Tony Mastroianni Review Collection
Only 7% of recent movies have received ratings as "X"
Cleveland Press February 9, 1971
For those who keep score, about 25% of the movies rated since the rating system went into effect Nov. I, 1968, have been G movies (general audiences) and about 7% have been X (no one under 17 admitted).
Here is the breakdown of the 988 movies rated so far by the Motion Picture Assn. of America: G, 250, 25.3%; GP, 374, 37.8%; R, 296, 30%, and X, 68, 6.9%.
GP stands for general patronage, parental discretion advised; R for restricted, no one under 17 admitted without parent or guardian.
THE TOTAL of X pictures includes only those films turned out by association members and submitted to the association for rating.
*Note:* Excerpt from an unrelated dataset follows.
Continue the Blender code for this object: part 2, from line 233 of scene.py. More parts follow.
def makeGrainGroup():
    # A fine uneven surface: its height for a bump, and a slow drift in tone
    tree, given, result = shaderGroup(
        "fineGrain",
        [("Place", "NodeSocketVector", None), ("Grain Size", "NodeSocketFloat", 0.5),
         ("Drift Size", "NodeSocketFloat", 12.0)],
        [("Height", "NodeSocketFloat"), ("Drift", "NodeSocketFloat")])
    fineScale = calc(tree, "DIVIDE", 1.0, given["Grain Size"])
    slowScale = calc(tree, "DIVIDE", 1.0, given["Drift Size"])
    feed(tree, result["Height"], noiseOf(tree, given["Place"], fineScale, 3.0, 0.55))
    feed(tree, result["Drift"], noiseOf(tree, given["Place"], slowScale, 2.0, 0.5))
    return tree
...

It does not include what the trade calls skin flicks or nudies, the pictures that are X not only because they deserve an X but because the X (sometimes a double X or triple X) figures in the film's promotion.
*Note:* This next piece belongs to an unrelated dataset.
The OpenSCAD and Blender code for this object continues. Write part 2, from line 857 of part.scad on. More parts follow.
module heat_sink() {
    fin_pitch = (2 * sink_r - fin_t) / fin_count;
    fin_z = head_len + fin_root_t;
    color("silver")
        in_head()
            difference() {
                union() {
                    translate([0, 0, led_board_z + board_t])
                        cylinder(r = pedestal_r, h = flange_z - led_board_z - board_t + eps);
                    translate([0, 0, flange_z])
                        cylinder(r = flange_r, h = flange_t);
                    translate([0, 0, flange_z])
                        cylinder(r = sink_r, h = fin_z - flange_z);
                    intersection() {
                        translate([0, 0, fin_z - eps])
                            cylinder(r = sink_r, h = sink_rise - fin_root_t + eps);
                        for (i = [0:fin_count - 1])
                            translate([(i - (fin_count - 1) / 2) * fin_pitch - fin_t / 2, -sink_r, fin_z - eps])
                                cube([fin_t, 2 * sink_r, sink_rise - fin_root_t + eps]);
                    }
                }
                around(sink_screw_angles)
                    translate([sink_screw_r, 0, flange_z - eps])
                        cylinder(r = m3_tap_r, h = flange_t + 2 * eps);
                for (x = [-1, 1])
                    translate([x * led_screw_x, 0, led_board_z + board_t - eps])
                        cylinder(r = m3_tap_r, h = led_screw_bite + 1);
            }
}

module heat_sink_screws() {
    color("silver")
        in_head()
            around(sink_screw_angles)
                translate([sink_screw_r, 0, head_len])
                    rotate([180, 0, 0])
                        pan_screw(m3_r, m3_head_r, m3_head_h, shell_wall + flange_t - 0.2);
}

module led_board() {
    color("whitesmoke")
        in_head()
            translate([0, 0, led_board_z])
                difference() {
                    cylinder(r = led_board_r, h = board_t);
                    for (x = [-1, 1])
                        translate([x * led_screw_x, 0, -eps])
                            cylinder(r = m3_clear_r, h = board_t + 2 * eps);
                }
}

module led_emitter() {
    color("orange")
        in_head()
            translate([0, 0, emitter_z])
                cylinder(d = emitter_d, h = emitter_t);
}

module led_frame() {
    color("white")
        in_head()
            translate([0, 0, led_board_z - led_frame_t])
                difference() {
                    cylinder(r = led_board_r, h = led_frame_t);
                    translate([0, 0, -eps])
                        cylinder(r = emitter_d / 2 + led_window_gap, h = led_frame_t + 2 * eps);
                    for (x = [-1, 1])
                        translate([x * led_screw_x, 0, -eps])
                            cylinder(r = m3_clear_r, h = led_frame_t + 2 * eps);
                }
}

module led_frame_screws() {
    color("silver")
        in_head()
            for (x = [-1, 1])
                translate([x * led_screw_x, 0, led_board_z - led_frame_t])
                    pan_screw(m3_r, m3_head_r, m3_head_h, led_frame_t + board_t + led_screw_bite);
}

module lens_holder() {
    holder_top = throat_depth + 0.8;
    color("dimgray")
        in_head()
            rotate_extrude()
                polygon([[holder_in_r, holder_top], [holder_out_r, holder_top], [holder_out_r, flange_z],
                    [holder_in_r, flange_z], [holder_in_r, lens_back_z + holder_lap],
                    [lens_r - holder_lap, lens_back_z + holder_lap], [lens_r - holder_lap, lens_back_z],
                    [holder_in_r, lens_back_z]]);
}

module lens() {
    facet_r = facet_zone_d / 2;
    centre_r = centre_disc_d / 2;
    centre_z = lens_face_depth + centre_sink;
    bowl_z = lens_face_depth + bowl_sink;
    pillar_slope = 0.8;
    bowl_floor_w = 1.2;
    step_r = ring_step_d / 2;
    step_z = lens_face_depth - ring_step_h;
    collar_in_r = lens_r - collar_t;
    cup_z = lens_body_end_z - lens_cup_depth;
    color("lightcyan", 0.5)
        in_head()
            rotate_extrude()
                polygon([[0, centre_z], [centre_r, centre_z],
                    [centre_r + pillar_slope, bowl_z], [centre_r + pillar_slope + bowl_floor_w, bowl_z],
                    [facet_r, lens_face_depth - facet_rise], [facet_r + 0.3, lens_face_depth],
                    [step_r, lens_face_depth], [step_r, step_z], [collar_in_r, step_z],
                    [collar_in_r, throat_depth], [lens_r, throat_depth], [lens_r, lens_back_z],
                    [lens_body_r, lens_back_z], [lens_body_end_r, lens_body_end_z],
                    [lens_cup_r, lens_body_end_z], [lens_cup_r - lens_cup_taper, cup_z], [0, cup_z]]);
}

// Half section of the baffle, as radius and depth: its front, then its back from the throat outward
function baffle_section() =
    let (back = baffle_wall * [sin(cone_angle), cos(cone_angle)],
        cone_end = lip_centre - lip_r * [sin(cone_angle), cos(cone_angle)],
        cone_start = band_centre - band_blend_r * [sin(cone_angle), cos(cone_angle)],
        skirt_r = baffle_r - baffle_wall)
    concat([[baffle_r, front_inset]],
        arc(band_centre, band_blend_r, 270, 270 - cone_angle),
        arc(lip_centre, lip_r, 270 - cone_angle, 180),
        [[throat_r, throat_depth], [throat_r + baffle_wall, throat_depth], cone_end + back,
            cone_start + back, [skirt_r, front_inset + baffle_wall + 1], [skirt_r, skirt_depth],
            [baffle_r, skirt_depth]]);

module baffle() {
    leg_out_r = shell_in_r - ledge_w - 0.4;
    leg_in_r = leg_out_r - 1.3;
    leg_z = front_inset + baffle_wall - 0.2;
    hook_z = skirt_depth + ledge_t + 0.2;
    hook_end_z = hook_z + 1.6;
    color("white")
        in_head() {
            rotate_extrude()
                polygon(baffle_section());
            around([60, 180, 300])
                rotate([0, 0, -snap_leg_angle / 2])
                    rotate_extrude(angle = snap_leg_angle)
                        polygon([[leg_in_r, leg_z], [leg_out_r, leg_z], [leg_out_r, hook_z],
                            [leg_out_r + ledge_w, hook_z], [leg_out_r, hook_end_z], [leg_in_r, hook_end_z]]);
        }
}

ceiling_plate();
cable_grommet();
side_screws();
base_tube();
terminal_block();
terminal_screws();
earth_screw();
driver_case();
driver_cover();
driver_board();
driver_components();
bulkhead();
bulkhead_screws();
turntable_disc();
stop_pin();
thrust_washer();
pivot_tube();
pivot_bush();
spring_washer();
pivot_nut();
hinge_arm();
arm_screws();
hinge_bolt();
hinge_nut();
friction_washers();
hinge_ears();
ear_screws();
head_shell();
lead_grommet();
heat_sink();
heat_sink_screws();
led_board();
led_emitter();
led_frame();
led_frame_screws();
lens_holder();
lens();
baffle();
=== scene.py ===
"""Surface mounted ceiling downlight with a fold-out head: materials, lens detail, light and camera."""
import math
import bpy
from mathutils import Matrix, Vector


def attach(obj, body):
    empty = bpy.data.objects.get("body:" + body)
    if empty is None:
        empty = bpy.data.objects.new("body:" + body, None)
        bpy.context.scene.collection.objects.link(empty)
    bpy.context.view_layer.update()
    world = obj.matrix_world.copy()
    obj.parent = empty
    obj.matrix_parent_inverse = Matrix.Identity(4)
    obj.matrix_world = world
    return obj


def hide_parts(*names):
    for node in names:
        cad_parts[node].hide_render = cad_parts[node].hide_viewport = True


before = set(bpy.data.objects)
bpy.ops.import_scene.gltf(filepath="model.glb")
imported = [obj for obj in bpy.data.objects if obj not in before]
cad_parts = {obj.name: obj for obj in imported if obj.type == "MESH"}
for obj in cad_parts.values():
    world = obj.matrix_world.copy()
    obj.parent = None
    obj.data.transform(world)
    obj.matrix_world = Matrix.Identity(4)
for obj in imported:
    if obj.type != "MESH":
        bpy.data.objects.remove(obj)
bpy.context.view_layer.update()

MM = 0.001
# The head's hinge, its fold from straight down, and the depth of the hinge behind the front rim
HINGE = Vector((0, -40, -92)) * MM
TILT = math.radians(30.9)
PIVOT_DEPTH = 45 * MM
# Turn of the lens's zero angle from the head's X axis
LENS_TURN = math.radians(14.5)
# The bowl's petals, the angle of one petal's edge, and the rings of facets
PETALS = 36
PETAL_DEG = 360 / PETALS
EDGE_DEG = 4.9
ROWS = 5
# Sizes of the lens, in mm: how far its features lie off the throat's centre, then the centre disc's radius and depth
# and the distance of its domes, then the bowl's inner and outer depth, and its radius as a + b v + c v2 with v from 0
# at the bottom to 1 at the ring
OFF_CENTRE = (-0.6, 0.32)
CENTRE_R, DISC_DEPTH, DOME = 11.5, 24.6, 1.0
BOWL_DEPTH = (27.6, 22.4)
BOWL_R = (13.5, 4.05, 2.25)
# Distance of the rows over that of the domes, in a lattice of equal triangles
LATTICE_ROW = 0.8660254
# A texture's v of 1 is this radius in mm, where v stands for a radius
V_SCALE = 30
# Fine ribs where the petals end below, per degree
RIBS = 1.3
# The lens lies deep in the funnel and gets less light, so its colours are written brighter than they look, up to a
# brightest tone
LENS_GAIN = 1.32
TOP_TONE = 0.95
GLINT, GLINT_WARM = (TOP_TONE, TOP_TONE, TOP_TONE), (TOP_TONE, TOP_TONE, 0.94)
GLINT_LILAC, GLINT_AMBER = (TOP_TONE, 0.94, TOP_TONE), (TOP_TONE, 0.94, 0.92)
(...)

Incidentally, "Midnight Cowboy" will be back one of these days as a R movie, not X.
The MPAA originally rated the movie R but the distributor, United Artists, cautious in those early classification days, gave it an X on its own, only to find that the picture was fairly tame by comparison with other movies that carried a less restrictive rating. So the R goes back.
The trend has been toward more R-rated movies with the number of G and GP pictures going down.